SEC Enforcement Division Founder Irv Pollack Passes at 98

Months after the end of World War II, a 28-year old Brooklyn lawyer recently discharged as an Army officer took a job with a fledgling New Deal alphabet-soup agency, the Securities and Exchange Commission.  The SEC then operated from its wartime quarters at the Philadelphia Athletic Club, and it had adopted its core antifraud rule, Rule 10b-5, only four years earlier.

The lawyer, Irving Meyer Pollack, went on to become more than an SEC legend.  Indeed, he became one of the most – perhaps the most – distinguished enforcement lawyer in the SEC’s now 82-year history.  As briefly outlined below, along the way Irv personally founded the SEC’s Enforcement Division, which he led as its first director.  He then went on to become one of the very few SEC staffers ever to be named an SEC commissioner before completing a 34-year career with the SEC.  But for Irv, that was only the beginning as he next launched a three decade career in private practice, including considerable public service while representing his private clients.

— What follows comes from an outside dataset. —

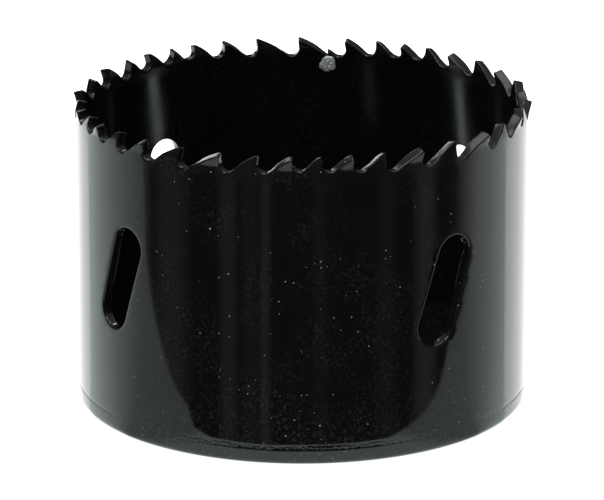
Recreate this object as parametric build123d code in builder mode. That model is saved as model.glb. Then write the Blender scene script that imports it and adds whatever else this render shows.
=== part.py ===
"""Hole saw: a rolled, slotted shell with variable-pitch set teeth, seated on a threaded base plate.

Millimetres and degrees. The origin is at the centre of the base plate's underside, +Z runs
up the saw's axis to the teeth, and angles run anticlockwise from +X, seen from the teeth.
"""

import os
from itertools import cycle
from math import atan, cos, degrees, pi, radians, sin, tan

from build123d import *

# ---------- driving dimensions ----------

# the cup
CUT_DIAMETER = 65.0          # hole that the outward-set tips cut
OVERALL_HEIGHT = 44.0        # underside of the base plate to the tooth tips
WALL = 1.4                   # thickness of the strip that the shell is rolled from
WELD_ANGLE = 45.0            # where the two ends of the strip meet, midway between two slots

# the teeth; a distance along the strip is measured from the weld, at the middle of the wall
FIRST_TIP = 4.45             # weld to the first tooth tip
TOOTH_PITCHES = (6.2, 5.2, 4.7, 3.95, 4.25, 4.65, 5.4, 5.9)   # one group; the strip repeats it
LAST_TIP_MARGIN = 2.2        # least distance left between the last tip and the weld
GULLET_DEPTH = 2.7           # deepest gullet, under the tips
GULLET_SHARE = 0.49          # depth of a gullet on a short pitch, as a share of that pitch
GULLET_RADIUS = 1.1
RAKE = 6.0                   # forward lean of the cutting face
BACK_SLOPE = 37.0            # tooth back where it leaves the gullet
TIP_SLOPE = 22.0             # tooth back at the tip
TOOTH_SET = 0.45             # how far a tip is bent out of the wall
SET_DEPTH = 1.7              # height over which a tooth is bent

# the slots for prising out the plug
SLOT_COUNT = 4
SLOT_WIDTH = 5.6
SLOT_LENGTH = 15.8           # end to end
SLOT_HEIGHT = 23.1           # centre of a slot above the underside
SLOT_LEAN = 18.5             # top end leans the way the teeth point
SLOT_EDGE_BREAK = 0.35       # chamfer round the outer edge

# the base plate
PLATE_THICKNESS = 6.0
FLANGE_THICKNESS = 2.6       # part of the plate that is as wide as the shell
FLANGE_EDGE_RADIUS = 1.0
SPIGOT_CLEARANCE = 0.05      # radial, between the plate and the shell
SPIGOT_CHAMFER = 0.5
SEAM_CHAMFER = 0.15          # on both sides of the joint between plate and shell
THREAD_MAJOR = 15.875        # 5/8-18 UNF
THREAD_TAP_DRILL = 14.5
THREAD_LEAD_IN = 0.2         # countersink beyond the thread's major diameter, radial
PIN_COUNT = 4
PIN_CIRCLE = 25.4
PIN_HOLE = 6.8
PIN_CHAMFER = 0.3            # on the underside, where the pins enter

# ---------- sizes that follow ----------

body_radius = CUT_DIAMETER / 2 - TOOTH_SET
inner_radius = body_radius - WALL
middle_radius = body_radius - WALL / 2
strip_length = 2 * pi * middle_radius
bend_height = OVERALL_HEIGHT - SET_DEPTH
set_lean = degrees(atan(TOOTH_SET / SET_DEPTH))
tip_level = SET_DEPTH / cos(radians(set_lean))      # above the bend, along a bent tooth
above_tips = 1.0                                    # how far blanks and cutters pass the tips
blank_root = WALL / 2                               # how far a tooth blank reaches below the bend
cutter_depth = 2 * WALL
thread_countersink = (THREAD_MAJOR - THREAD_TAP_DRILL) / 2 + THREAD_LEAD_IN
on_wall = WALL / 10                                 # an edge this near a wall face lies on it


def strip_angle(distance):
    """Angle of a point on the strip, from its distance to the weld."""
    return WELD_ANGLE + degrees(distance / middle_radius)


def radial(angle):
    return Vector(1, 0, 0).rotate(Axis.Z, angle)


def tangent(angle):
    return Vector(0, 1, 0).rotate(Axis.Z, angle)


def tip_distances():
    """Distances of the tooth tips from the weld, along the strip."""
    tips = [FIRST_TIP]
    for pitch in cycle(TOOTH_PITCHES):
        if tips[-1] + pitch > strip_length - LAST_TIP_MARGIN:
            return tips
        tips.append(tips[-1] + pitch)


def tooth_lean(index):
    """Teeth are set alternately, inward first; positive leans outward."""
    return set_lean if index % 2 else -set_lean


def wall_plane(distance, lean, height):
    """Plane across the wall: x along the strip, y up, tilted with the lean of a tooth."""
    angle = strip_angle(distance)
    outward = radial(angle) * cos(radians(lean)) - Vector(0, 0, sin(radians(lean)))
    origin = radial(angle) * middle_radius + Vector(0, 0, height)
    return Plane(origin=origin, x_dir=tangent(angle), z_dir=outward)


def gullet_centre(tip_x, depth):
    """Centre of the gullet's arc, which touches the cutting face under the tip at tip_x."""
    y = GULLET_RADIUS - depth
    return tip_x + y * tan(radians(RAKE)) + GULLET_RADIUS / cos(radians(RAKE)), tip_level + y


def tooth_back(start, end, end_slope):
    """Curve from the gullet's arc up to a tip, or to the strip's end at the weld."""
    run = (end[0] - start[0]) / 3
    lower = (start[0] + run, start[1] + run * tan(radians(BACK_SLOPE)))
    upper = (end[0] - run, end[1] - run * tan(radians(end_slope)))
    Bezier(start, lower, upper, end)


def gullet_arc(tip_x, depth):
    """Cutting face and rounded gullet bottom; returns where they begin and end."""
    x, y = gullet_centre(tip_x, depth)
    rake = radians(RAKE)
    slope = radians(BACK_SLOPE)
    top = (tip_x + above_tips * tan(rake), tip_level + above_tips)
    face_end = (x - GULLET_RADIUS * cos(rake), y + GULLET_RADIUS * sin(rake))
    back_start = (x + GULLET_RADIUS * sin(slope), y - GULLET_RADIUS * cos(slope))
    Line(top, face_end)
    ThreePointArc(face_end, (x, y - GULLET_RADIUS), back_start)
    return top, back_start


def over_the_tip(tip_x, top):
    """Close the outline above the next tooth's tip."""
    beyond = tip_x + above_tips
    rise = above_tips * tan(radians(TIP_SLOPE))
    Polyline((tip_x, tip_level), (beyond, tip_level + rise), (beyond, top[1]), top)


def gullet(plane, pitch):
    """Space between two teeth, drawn about the middle of the pitch."""
    depth = min(GULLET_DEPTH, GULLET_SHARE * pitch)
    with BuildSketch(plane) as outline:
        with BuildLine():
            top, back_start = gullet_arc(-pitch / 2, depth)
            tooth_back(back_start, (pitch / 2, tip_level), TIP_SLOPE)
            over_the_tip(pitch / 2, top)
        make_face()
    return outline.sketch.face()


def weld_gullet(plane, pitch, weld_x):
    """Space across the weld, where the cut-off tooth at the strip's end leaves a small step."""
    step_top = (weld_x, 0)
    step_foot = (weld_x, tip_level - GULLET_DEPTH)
    with BuildSketch(plane) as outline:
        with BuildLine():
            top, back_start = gullet_arc(-pitch / 2, GULLET_DEPTH)
            tooth_back(back_start, step_top, BACK_SLOPE)
            Line(step_top, step_foot)
            tooth_back(step_foot, (pitch / 2, tip_level), TIP_SLOPE)
            over_the_tip(pitch / 2, top)
        make_face()
    return outline.sketch.face()


def bent_blank(start, end, lean):
    """Stretch of wall for one tooth, straight below the bend and leaning above it."""
    angle = strip_angle(start)
    top = OVERALL_HEIGHT + above_tips / 2
    shift = (top - bend_height) * tan(radians(lean))
    root = bend_height - blank_root
    upright = Plane(origin=(0, 0, 0), x_dir=radial(angle), z_dir=-tangent(angle))
    with BuildSketch(upright) as section:
        with BuildLine():
            Polyline(
                (inner_radius, root),
                (body_radius, root),
                (body_radius, bend_height),
                (body_radius + shift, top),
                (inner_radius + shift, top),
                (inner_radius, bend_height),
                close=True,
            )
        make_face()
    arc = degrees((end - start) / middle_radius)
    return revolve(section.sketch, axis=Axis.Z, revolution_arc=arc, mode=Mode.PRIVATE)


def slot(distance):
    with BuildSketch(wall_plane(distance, 0, SLOT_HEIGHT)) as outline:
        SlotOverall(SLOT_LENGTH, SLOT_WIDTH, rotation=90 - SLOT_LEAN)
    return outline.sketch.face()


def cut_through_wall(outlines):
    extrude(outlines, amount=cutter_depth, both=True, mode=Mode.SUBTRACT)


def tooth_blanks(tips):
    """Bent blanks that meet inside the gullets; the first one starts at the weld."""
    starts = [0] + [tip + GULLET_RADIUS for tip in tips]
    blanks = []
    for index, (start, end) in enumerate(zip(starts, starts[1:])):
        blanks.append(bent_blank(start, end, tooth_lean(index)))
    return blanks


def gullets(tips):
    outlines = []
    for index, (behind, ahead) in enumerate(zip(tips, tips[1:]), start=1):
        plane = wall_plane((behind + ahead) / 2, tooth_lean(index), bend_height)
        outlines.append(gullet(plane, ahead - behind))
    pitch = strip_length - tips[-1] + tips[0]
    plane = wall_plane(tips[0] - pitch / 2, tooth_lean(0), bend_height)
    outlines.append(weld_gullet(plane, pitch, pitch / 2 - tips[0]))
    return outlines


def on_outer_wall(edge):
    """Slot edges on the outside: part way up the wall and at its outer radius."""
    middle = edge.center(CenterOf.BOUNDING_BOX)
    part_way_up = abs(middle.Z - SLOT_HEIGHT) < SLOT_LENGTH / 2
    ends = [Vector(v.X, v.Y, 0).length for v in edge.vertices()]
    return part_way_up and all(abs(r - body_radius) < on_wall for r in ends)


def smallest_circles(builder):
    return builder.edges().filter_by(GeomType.CIRCLE).group_by(SortBy.RADIUS)[0]


def widest_circle(builder, height):
    """Largest circular edge at a height."""
    return builder.edges().filter_by_position(Axis.Z, height, height).sort_by(SortBy.RADIUS)[-1]


# ---------- toothed shell ----------

tips = tip_distances()
slot_spacing = strip_length / SLOT_COUNT

with BuildPart() as toothed_shell:
    with BuildSketch(Plane.XY.offset(FLANGE_THICKNESS)):
        Circle(body_radius)
        Circle(inner_radius, mode=Mode.SUBTRACT)
    extrude(amount=bend_height - FLANGE_THICKNESS)
    chamfer(widest_circle(toothed_shell, FLANGE_THICKNESS), SEAM_CHAMFER)

    cut_through_wall([slot((index + 0.5) * slot_spacing) for index in range(SLOT_COUNT)])
    chamfer(toothed_shell.edges().filter_by(on_outer_wall), SLOT_EDGE_BREAK)

    add(tooth_blanks(tips))
    cut_through_wall(gullets(tips))

toothed_shell.part.label = "toothed_shell"

# ---------- base plate ----------

with BuildPart() as base_plate:
    with BuildSketch():
        Circle(body_radius)
    extrude(amount=FLANGE_THICKNESS)
    with BuildSketch(Plane.XY.offset(FLANGE_THICKNESS)):
        Circle(inner_radius - SPIGOT_CLEARANCE)
    extrude(amount=PLATE_THICKNESS - FLANGE_THICKNESS)

    Hole(THREAD_TAP_DRILL / 2)
    chamfer(smallest_circles(base_plate), thread_countersink)
    with PolarLocations(PIN_CIRCLE / 2, PIN_COUNT, start_angle=180 / PIN_COUNT):
        Hole(PIN_HOLE / 2)
    chamfer(smallest_circles(base_plate).group_by(Axis.Z)[0], PIN_CHAMFER)

    fillet(widest_circle(base_plate, 0), FLANGE_EDGE_RADIUS)
    chamfer(widest_circle(base_plate, FLANGE_THICKNESS), SEAM_CHAMFER)
    chamfer(widest_circle(base_plate, PLATE_THICKNESS), SPIGOT_CHAMFER)

base_plate.part.label = "base_plate"

# ---------- files ----------

os.makedirs("parts", exist_ok=True)
export_step(toothed_shell.part, "parts/toothed_shell.step")
export_step(base_plate.part, "parts/base_plate.step")
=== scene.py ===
"""Looks of the hole saw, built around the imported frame.

Metres. The origin is at the centre of the base plate's underside and +Z runs up to the teeth.
Angles run anticlockwise from +X, seen from the teeth. "Along" is a distance along the strip that
the shell is rolled from, at the middle of its wall, measured from the weld, and a "height" on the
strip is measured from where the teeth start to bend.
"""

import math
from itertools import cycle

import bmesh
import bpy
import numpy as np
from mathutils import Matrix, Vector, kdtree, noise
from mathutils.geometry import delaunay_2d_cdt


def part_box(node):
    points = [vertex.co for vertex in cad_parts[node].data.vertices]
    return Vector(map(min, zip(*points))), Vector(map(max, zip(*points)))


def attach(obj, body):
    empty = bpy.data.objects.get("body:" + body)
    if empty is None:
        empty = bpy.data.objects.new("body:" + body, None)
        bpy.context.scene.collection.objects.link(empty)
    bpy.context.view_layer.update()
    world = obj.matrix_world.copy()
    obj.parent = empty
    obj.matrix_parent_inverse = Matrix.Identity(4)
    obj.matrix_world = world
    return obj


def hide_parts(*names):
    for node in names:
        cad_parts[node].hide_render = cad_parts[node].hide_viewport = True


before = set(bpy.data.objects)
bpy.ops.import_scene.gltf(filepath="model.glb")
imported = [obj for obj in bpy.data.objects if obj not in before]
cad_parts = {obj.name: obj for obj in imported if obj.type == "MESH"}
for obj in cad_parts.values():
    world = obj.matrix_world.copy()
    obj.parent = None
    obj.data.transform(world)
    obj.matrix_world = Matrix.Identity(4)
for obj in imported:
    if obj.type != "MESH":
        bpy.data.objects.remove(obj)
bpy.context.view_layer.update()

MM = 0.001

# ---------- sizes of the saw, as in the part's source ----------

WALL = 1.4 * MM
WELD_ANGLE = math.radians(45)
FIRST_TIP = 4.45 * MM
TOOTH_PITCHES = [p * MM for p in (6.2, 5.2, 4.7, 3.95, 4.25, 4.65, 5.4, 5.9)]
LAST_TIP_MARGIN = 2.2 * MM
GULLET_DEPTH = 2.7 * MM
GULLET_SHARE = 0.49
GULLET_RADIUS = 1.1 * MM
RAKE = math.radians(6)
BACK_SLOPE = math.radians(37)
TIP_SLOPE = math.radians(22)
TOOTH_SET = 0.45 * MM
SET_DEPTH = 1.7 * MM
SLOT_COUNT = 4
SLOT_WIDTH = 5.6 * MM
SLOT_LENGTH = 15.8 * MM
SLOT_HEIGHT = 23.1 * MM
SLOT_LEAN = math.radians(18.5)
OVERALL_HEIGHT = 44 * MM
SPIGOT_CLEARANCE = 0.05 * MM
FLANGE_EDGE_RADIUS = 1.0 * MM
SPIGOT_CHAMFER = 0.5 * MM
THREAD_MAJOR = 15.875 * MM
THREAD_MINOR = 14.5 * MM
THREAD_PITCH = 25.4 / 18 * MM
THREAD_FLAT = 0.125
THREAD_LEAD_IN = 0.2 * MM
PIN_COUNT = 4
PIN_CIRCLE = 25.4 * MM
PIN_HOLE = 6.8 * MM
PIN_EDGE = 0.3 * MM

# ---------- edges and unevenness of the paint ----------

# rounded edges, and the stretch over which the teeth's bend is rounded
TOOTH_EDGE = 0.17 * MM
TIP_ROUND = 0.23 * MM
SLOT_EDGE = 0.26 * MM
INNER_SLOT_EDGE = 0.15 * MM
SEAM_EDGE = 0.11 * MM
SET_BLEND = 0.35 * MM

# ripple of the wall: a broad one, a narrow one as shares of it, and lumps near the foot
RIPPLE = 0.021 * MM
RIPPLE_ROUND = 7 * MM
RIPPLE_UP = 26 * MM
NARROW_RIPPLE = 0.4
NARROW_ROUND, NARROW_UP = 0.37, 0.8
NARROW_SEED = (9, 4)
FOOT_LUMPS = 0.55
FOOT_LUMP = 1.7 * MM
FOOT_LUMPS_REACH = 5 * MM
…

Irv hailed from the Flatbush neighborhood at the geographic and cultural heart of Brooklyn and graduated cum laude from Brooklyn College in 1938 and magna cum laude from Brooklyn Law School in 1942.  After service in the Army Air Force during the war, he joined the SEC staff in 1946.  The staff was then small, and Irv began as an entry-level staff attorney.  In his early years, he served during what may have been the most challenging period in the SEC’s history.  After its wartime exile in Philadelphia as a “non-essential” agency, it was allowed to return to Washington only in 1948.  The SEC was then housed in a “temporary” war-surplus structure referred to as the “tar paper shack” at E and 3rd Streets NW that was in later years rebuilt to shelter the capital’s homeless.  Congress then proceeded to cut the agency’s budget severely during the 1950s.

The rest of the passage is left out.